>> start Given information

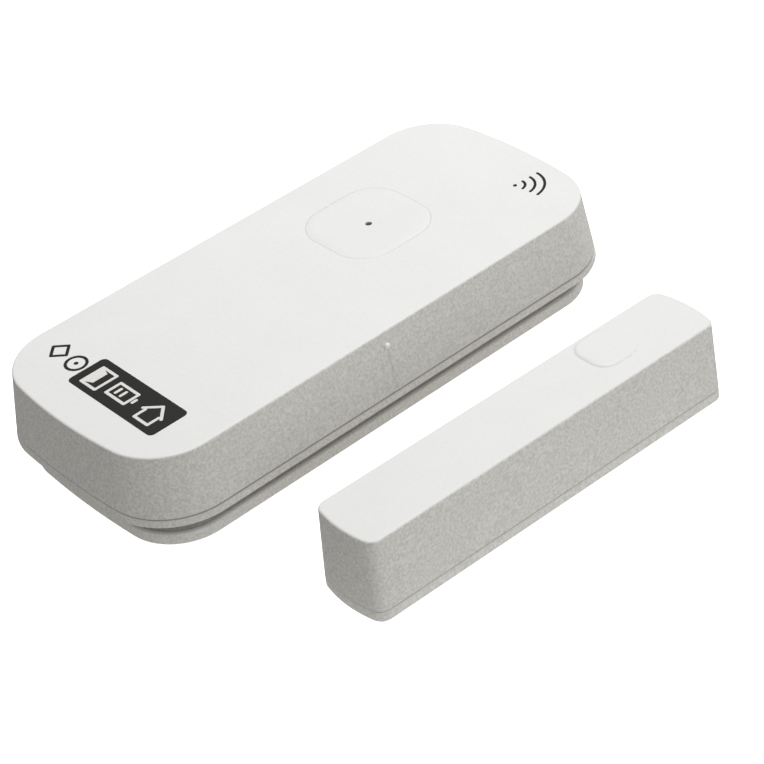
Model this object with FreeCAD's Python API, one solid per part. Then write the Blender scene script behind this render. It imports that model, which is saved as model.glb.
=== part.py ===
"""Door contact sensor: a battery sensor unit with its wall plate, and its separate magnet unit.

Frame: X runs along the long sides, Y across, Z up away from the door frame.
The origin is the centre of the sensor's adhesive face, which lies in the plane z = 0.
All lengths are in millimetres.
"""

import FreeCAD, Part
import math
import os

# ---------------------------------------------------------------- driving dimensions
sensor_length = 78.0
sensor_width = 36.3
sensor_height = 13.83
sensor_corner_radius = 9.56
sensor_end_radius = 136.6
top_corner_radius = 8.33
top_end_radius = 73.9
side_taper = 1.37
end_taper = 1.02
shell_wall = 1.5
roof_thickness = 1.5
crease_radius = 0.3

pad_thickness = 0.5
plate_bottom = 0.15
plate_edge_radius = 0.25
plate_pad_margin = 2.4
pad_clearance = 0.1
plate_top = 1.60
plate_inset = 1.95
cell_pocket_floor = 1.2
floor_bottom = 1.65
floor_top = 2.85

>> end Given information

Return the listing above word for word.

◆ Task output:
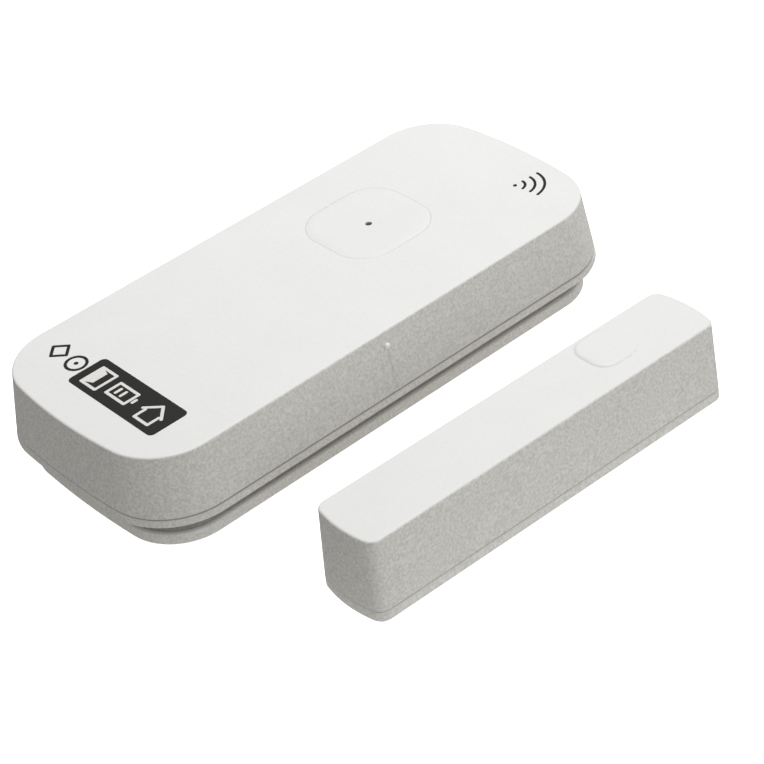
Model this object with FreeCAD's Python API, one solid per part. Then write the Blender scene script behind this render. It imports that model, which is saved as model.glb.
=== part.py ===
"""Door contact sensor: a battery sensor unit with its wall plate, and its separate magnet unit.

Frame: X runs along the long sides, Y across, Z up away from the door frame.
The origin is the centre of the sensor's adhesive face, which lies in the plane z = 0.
All lengths are in millimetres.
"""

import FreeCAD, Part
import math
import os

# ---------------------------------------------------------------- driving dimensions
sensor_length = 78.0
sensor_width = 36.3
sensor_height = 13.83
sensor_corner_radius = 9.56
sensor_end_radius = 136.6
top_corner_radius = 8.33
top_end_radius = 73.9
side_taper = 1.37
end_taper = 1.02
shell_wall = 1.5
roof_thickness = 1.5
crease_radius = 0.3

pad_thickness = 0.5
plate_bottom = 0.15
plate_edge_radius = 0.25
plate_pad_margin = 2.4
pad_clearance = 0.1
plate_top = 1.60
plate_inset = 1.95
cell_pocket_floor = 1.2
floor_bottom = 1.65
floor_top = 2.85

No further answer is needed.